On connaît mieux désormais les conditions qu’il est nécessaire de réunir pour réussir une opération d’enseignement à distance. Le recours à plusieurs supports d’enseignement semble en particulier indispensable, et l’on parle de systèmes « multi-media » combinant la diffusion de cours par radio et télévision, la possibilité pour l’élève d’appeler un central téléphonique en cas de difficulté, l’appui d’un cours par correspondance, dont certains exercices peuvent être corrigés automatiquement sur ordinateur, le travail en petits groupes (cours du soir le plus souvent) avec l’assistance d’un animateur. Par ailleurs, les opérations de télé-enseignement réussissent d’autant mieux que le public visé a une motivation plus forte : nécessité d’obtenir un diplôme pour assurer sa promotion ou pour éviter le chômage.

Des expériences analogues sont également tentées pour les niveaux primaire et secondaire de l’enseignement.

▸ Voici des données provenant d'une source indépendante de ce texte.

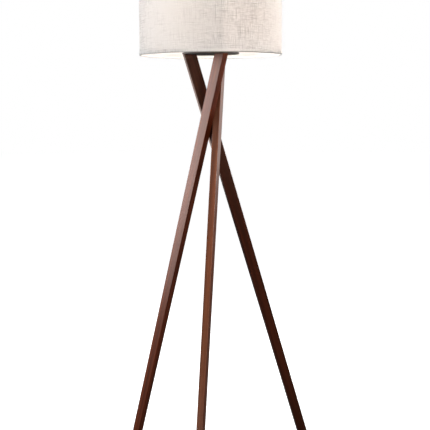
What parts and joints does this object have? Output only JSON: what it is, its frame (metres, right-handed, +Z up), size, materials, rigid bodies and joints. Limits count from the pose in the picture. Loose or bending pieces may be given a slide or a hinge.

On a pu ainsi scolariser de manière satisfaisante de jeunes enfants africains tout en ne disposant que d’un personnel enseignant local sous-qualifié : la télévision distribue l’essentiel de l’enseignement, et le maître n’intervient que pour aider les élèves lors des exercices d’application. De tels systèmes ont, en outre, l’avantage d’élever progressivement le niveau des maîtres, car la télévision leur montre des techniques pédagogiques supérieures aux leurs.

Trois innovations techniques risquent de reposer le problème de l’enseignement à distance sur des bases nouvelles :
— la distribution de programmes de télévision enregistrés sur cassettes ou sur disques, assouplissant considérablement les contraintes d’horaires ;
— la distribution par câbles, permettant de multiplier les réseaux en les diversifiant sans se heurter à l’encombrement des fréquences hertziennes ou aux monopoles d’État ;
— la distribution par satellites, démultipliant soudain le nombre potentiel de téléspectateurs sans engendrer de dépenses d’infrastructure au sol.


L’enseignement programmé

L’enseignement programmé est une tentative d’application à l’éducation de certains principes psychologiques de l’apprentissage. Son style d’écriture pédagogique se prête particulièrement à la présentation de leçons par des machines manuelles, électromécaniques ou électroniques. Les développements actuels de l’enseignement programmé l’orientent plutôt vers la rationalisation de l’organisation des contenus à enseigner.

Le courant de recherches pédagogiques engendré par l’invention de l’enseignement programmé a sans doute au moins autant d’intérêt que le développement de ses applications.


Historique

On fait généralement remonter les débuts de l’enseignement programmé à 1912, date à laquelle l’Américain Sidney L. Pressey mit au point un petit appareil baptisé punching board (planche à perforer), qui permettait à ses étudiants de contrôler eux-mêmes leurs acquisitions en faisant apparaître des zones de couleurs différentes, selon que la réponse était vraie ou fausse, dans une feuille de papier masquée par une planche à trous.

Mais le vrai départ remonte à la publication, par le psychologue américain Burrhus F. Skinner (né en 1904), en 1954, d’un article intitulé « la Science de l’apprentissage et l’art de l’enseignement », paru dans la Harvard Research Review. Skinner y proposait l’adaptation à l’apprentissage humain de certaines méthodes de dressage des animaux (des pigeons en l’occurrence) qu’il avait mises au point. Ses conceptions peuvent se résumer par les propositions suivantes :
— les apprentissages complexes doivent être fractionnés en une chaîne d’apprentissages simples qu’il appelle « petites étapes » ;
— le franchissement de chaque petite étape doit être sanctionné de manière à créer un stimulus qui conduit l’élève à pousser plus loin son étude ;
— cette sanction doit toujours être positive afin que le stimulus le soit aussi.

Dans le dressage des pigeons, le stimulus est constitué par une graine de maïs venant récompenser automatiquement le bon comportement. Dans l’apprentissage humain, c’est la satisfaction d’avoir trouvé la bonne réponse qui tient lieu de stimulus.

L’exposé des théories de Skinner devait engendrer un courant d’intérêt considérable et aboutir à la réalisation de centaines de « cours programmés » (utilisés surtout pour la formation professionnelle, qui est le plus souvent une formation comportementale) et à la conception d’une étonnante génération de « machines à enseigner », dont la plupart sont déjà tombées en désuétude.